Judge? STOP

Saya memulai tulisan ini dengan keadaan sedikit marah dan kecewa dengan perilaku sosial masyarakat disekitar saya. Kalo dibilang Indonesia mungkin terlalu di generalisir, karena Indonesia itu besar banget dengan ragam Budaya, Suku, Agama, Ras, dll.

Saya saat ini sedang tinggal disebuah desa di salah satu kota yang “katanya” agama lebih digaungkan daripada budaya yang ada. Sampai saya berifkir bahwa kota ini memang belum punya identitas. Saya lahir dan besar di sini. Sedari kecilpun saya bahagia dengan hidup bertetangga saling ramah tamah. Itu dulu ketika saya masih kecil. Akan tetapi, seiring berjalannya waktu, semakin saya menua, semakin saya mengerti bahwa sebenarnya kondisi sosial di sini sangat memprihatinkan. Orang mudah sekali berucap keji, mudah sekali Judges, mudah sekali melakukan bullying bahkan pada anak anak sekalipun yang notabene tidak benar benar mengerti.
Saya memang sedari kecil terlahir cuek, malas menyapa orang “karena memang saya pernah menyapa tetangga saya yang menurut saya itu sudah volume tinggi akan tetapi dicuekkan begitu saja”. Saya lebih memilih hidup dengan tenang, kalo mau lewat ya lewat saja tanpa perlu menyapa karena memang itu jalan umum. Kalo mau menyapa ya monggo, tidak mau ya sudah.

Saya memulai idealisme saya tentang bertetangga dan bersosial entah sedari kapan. Akan tetapi saya mulai untuk mengerti bahwa ada ranah pribadi dari masing masing individu. Selama ranah tersebut tidak mengganggu ranah pribadi yang lain, maka biarkan semuanya berjalan sesuai dengan pilihan hidup masing masing orang. Sehingga tidak perlu ada judging “hinaan” yang berlebihan dari tetangga yang notabene dia menilai hanya dari sekelebat pandangan mata.

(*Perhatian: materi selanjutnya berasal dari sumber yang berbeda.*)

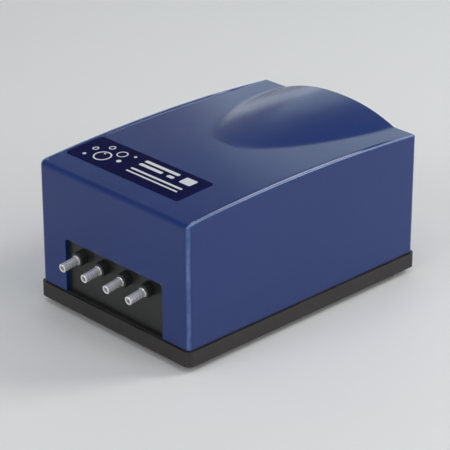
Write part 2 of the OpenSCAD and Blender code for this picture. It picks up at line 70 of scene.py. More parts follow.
# ------------------------------------------------------------------ sizes
# Lengths below are millimetres from the centre of the housing, with z = 0 at
# the seam. OFF moves them into the shared frame.
HOUSING_LO, HOUSING_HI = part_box("upper_housing")
GASKET_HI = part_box("housing_gasket")[1]
OFF = np.array([(HOUSING_LO.x + HOUSING_HI.x) / 2, (HOUSING_LO.y + HOUSING_HI.y) / 2, GASKET_HI.z]) * 1000
HX = (HOUSING_HI.x - HOUSING_LO.x) * 500
HY = (HOUSING_HI.y - HOUSING_LO.y) * 500
TOP = HOUSING_HI.z * 1000 - OFF[2]
WALL = 2.6
CORNER = 3.0
DECK_H, DECK_RISE = 72.5, 3.5
DECK_R = (2 * HY) ** 2 / 8 / DECK_RISE + DECK_RISE / 2
RIDGE_R = 862.0


def to_frame(points):
    return (np.asarray(points, float).reshape(-1, 3) + OFF) * 0.001


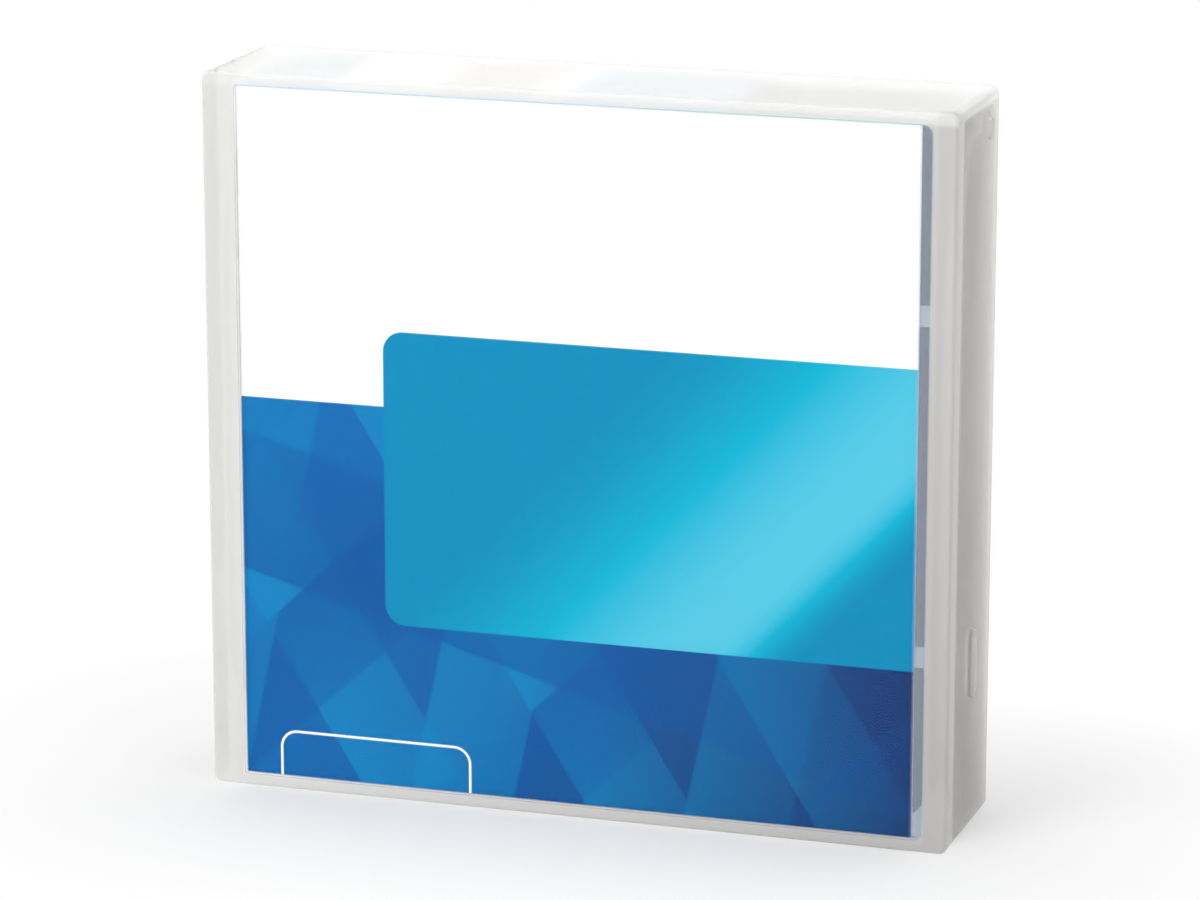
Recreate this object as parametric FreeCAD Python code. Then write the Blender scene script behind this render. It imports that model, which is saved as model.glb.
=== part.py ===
"""Half-inch data tape cartridge, kept in its hinged see-through storage case.

Millimetres. The case stands on its bottom end: +Z up, its front panel faces -Y, and the origin is the
centre of the bottom. The cartridge is modelled lying flat in a frame of its own, with +X its leading end,
+Z its top and the reel's axis through the origin, and seat() then stands it up in the case.
"""
import FreeCAD, Part
import math
import os

Vector = FreeCAD.Vector

# ---- driving dimensions: storage case ----
CASE_WIDTH = 117.8
CASE_DEPTH = 25.5
CASE_HEIGHT = 112.5
CASE_WALL = 1.2
CASE_CORNER_RADIUS = 1.2        # the four corners seen from the front
CASE_EDGE_RADIUS = 0.6          # all other outer edges
CASE_GAP = 0.3                  # lid to base, all round
PIN_SETBACK = 3.8               # hinge axis to the outside of the back panel
PIN_DROP = 4.7                  # hinge axis to the inside of the spine wall
PIN_RADIUS = 1.6
PIN_CLEARANCE = 0.08
PIN_END_GAP = 0.1
RAIL_DEPTH = 2.8                # thick inner corners of the lid, on each side of the card
RAIL_INSET = 3.75               # their inner face, from the side of the case
RAIL_EDGE = 0.5                 # rounding along their inner edge
INNER_WALL_SETBACK = 4.5        # front edge of the base's side walls, from the front of the case
INNER_WALL_CUTBACK = 8.0        # how much further back that edge is at the top and bottom ends
INNER_WALL_LOW = 19.0           # it runs straight between these two heights
INNER_WALL_HIGH = 85.0
INNER_WALL_SLANT = 10.5         # height of the slanted stretch below
CATCH_LENGTH = 9.4              # elongated catch low on each side
CATCH_WIDTH = 2.2
CATCH_SLOT_GAP = 0.7            # the lid's slot round it
CATCH_STAND = 0.22              # how far it stands out of the base's side wall
PIN_BLIND = 0.4                 # left of the lid's wall outside the hinge pin
CATCH_HEIGHT = 25.5             # centre of the catch above the bottom
CATCH_FROM_FRONT = 15.6
REST_HEIGHT = 4.8               # cartridge above the bottom of the case
CART_FROM_RIGHT = 4.4           # cartridge to the outside of the case's right wall
CART_FROM_BACK = 1.6            # cartridge to the outside of the case's back panel
RIB = 1.2                       # thickness of the case's inner ribs
RIB_SETBACK = 1.0               # side ribs, behind the front edge of the base's side walls
FLOOR_RIBS = 5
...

Lalu bagaimana tentang norma dan nilai jika memang demikian? Apabila memang norma dan nilai itu ada untuk menghormati, maka sebaiknya kita lakukan. Misalkan jika kepada orang yang lebih tua, kita sebaiknya menghormati. Menghormati dengan cara apa dan bagaimana itu kan setiap masing masing budaya yang mengatur. Akan tetapi perlu adanya batas sampai sejauh mana norma dan nilai itu berlaku dan diperlakukan.

Misalkan budaya menyapa. Siapa yang harus menyapa, siapa yang harus menjawab? Bukankah tidak ada aturan yang jelas? Artinya jika memang bertemu dan mengenal, harus saling menyapa. Kata “saling” disitu bukankah bermakna bersama sama. Tidak ada aturan yang mengikat siapa yang harus menyapa siapa? Artinya juga tidak perlu ada judging jika seseorang memilih untuk tidak menyapa. Karena itu hanya pilihan dari perilaku.

Misal yang lain, terjadi hamil diluar nikah pada seorang remaja desa. Seharusnya, jika memang ada norma dan nilai kebaikan yang ada di dalam masyarakat, mereka tidak akan dengan mudahnya menghinakan. Jika memang peduli, pilihlah untuk memahami “mengapa, apa, bagaimana?”. Artinya ada sesuatu yang terjadi dalam diri remaja tersebut hingga akhirnya kejadian tersebut terjadi. Dipahami dan disembuhkan, bukan menghindar, menghina, dan dijauhi.

Hukuman sosial? Jangan dengan mudah melegalkan hukuman sosial jika memang hal tersebut hanya akan memperparah keadaan. Memaknai kata peduli dibalik cacian? Klian apa benar peduli dengan kesehatan mentalnya? Jiwanya? Hentikan semua kemunafikan ini. Hentikan Judges, mencaci apalagi membicarakan sesuatu yang belum jelas kebenarannya.

Hegemoni budaya Indonesia ini menurut saya ada yang aneh dan terlalu dipaksakan sehingga orang bisa menjadi bukan dirinya sendiri hanya karena takut dengan hegemoni “Judge orang lain”.